L'articolo di Andrea Garnero:
http://www.lavoce.info/articoli/pagina1002573.html
da Il Fatto Quotidiano del primo ottobre 2011
Su lavoce.info ha pubblicato un report sui costi della politica regionale ed emette un verdetto chiaro: gli stipendi degli amministratori sono salati mentre i risultati dell’investimento deludono. Soprattutto nel Sud. A contendersi la maglia nera le solite note: Sardegna, Sicilia, Campania, Calabria, Puglia, Molise. Terre preziose per chi riesce a salire sullo scranno, visto che i governatori meritano compensi tra i 10 e i 14 mila euro al mese (record assoluto la Sardegna con 14.644 euro, subito dietro Puglia e Sicilia) e i consiglieri viaggiano amabilmente tra i 9 e gli 11 mila euro.
Il guaio è che proprio in quelle aree il prodotto interno lordo pro capite è scarso e la disoccupazione galoppa. Come dire, costano tanto e rendono poco? “Esatto – risponde Garnero –. In controtendenza totale rispetto alle altre regioni europee, in Italia se la macchina amministrativa è più cara i risultati sul territorio sono più scarsi. Vorrei chiarire che i compensi da me indicati sono precisi con un’approssimazione cui ho dovuto cedere per l’impossibilità materiale di avere tutte le voci necessarie a stabilire il costo reale, ma la sostanza è certa: l’efficienza amministrativa è ancora un miraggio per noi”.
Perché anche dove i dati socioeconomici sono meno opachi, il prezzo da pagare resta alto. Il leghista Roberto Cota guadagna 13 mila euro al mese e deve combattere una disoccupazione del 7,6 per cento nel suo Piemonte che a Pil (28.800 euro pro capite) sta messo maluccio rispetto ai superlaboriosi di montagna come la Valle d’Aosta (30.600 euro) o la provincia autonoma di Trento (31.000 euro). Idem la collega laziale Renata Polverini, che nonostante una bella ricchezza territoriale (31.100 euro a testa, da bilanciare sempre con la saggia regola del pollo diviso in due anche quando uno resta a bocca asciutta) si prende 12 mila euro al mese, ma vede i disoccupati salire oltre il 9 per cento della popolazione attiva. La Lombardia, che batte tutti in Pil (33.900 euro) offre uno stipendio da supermanager ai suoi fedeli amministratori: 11.739 euro aRoberto Formigoni e addirittura di più, 12.523 euro, ai consiglieri regionali (vedi Nicole Minetti).
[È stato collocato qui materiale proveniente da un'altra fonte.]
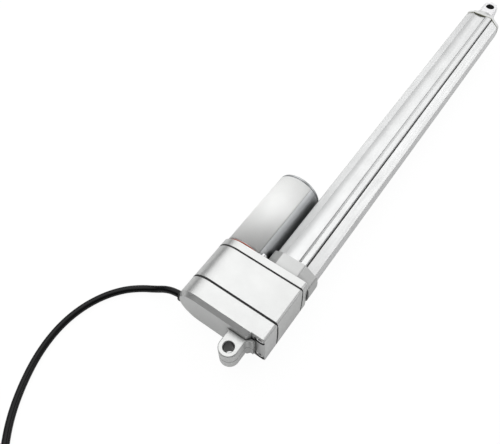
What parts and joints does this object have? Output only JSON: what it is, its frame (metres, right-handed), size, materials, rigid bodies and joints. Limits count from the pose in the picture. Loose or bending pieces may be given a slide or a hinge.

“Almeno lì le cose funzionano un po’ – sospira Garnero –, e non è un’idea sbagliata calcolare che quando uno regge bene un servizio pubblico vada pagato come se gestisse un’azienda privata. Ma ci sono anche Regioni dove gli amministratori lavorano con buoni risultati e sono foraggiati molto meno: vuol dire che si può fare”.
I meno peggio della classe sono le piccole autonomie di montagna, da Bolzano alla Valle d’Aosta, ma anche l’Emilia Romagna, la Toscana, le Marche, il Friuli. Saranno loro il modello da imitare nel federalismo che verrà? “Discorso complesso – chiude Garnero –. E soprattutto mi chiedo: se fossimo già in uno Stato federale e capitasse il default della Sardegna o della Sicilia, che succederebbe all’Italia?”. All’Italia non si sa, ma la Padania dovrebbe per forza tagliare i compensi ai suoi amministratori.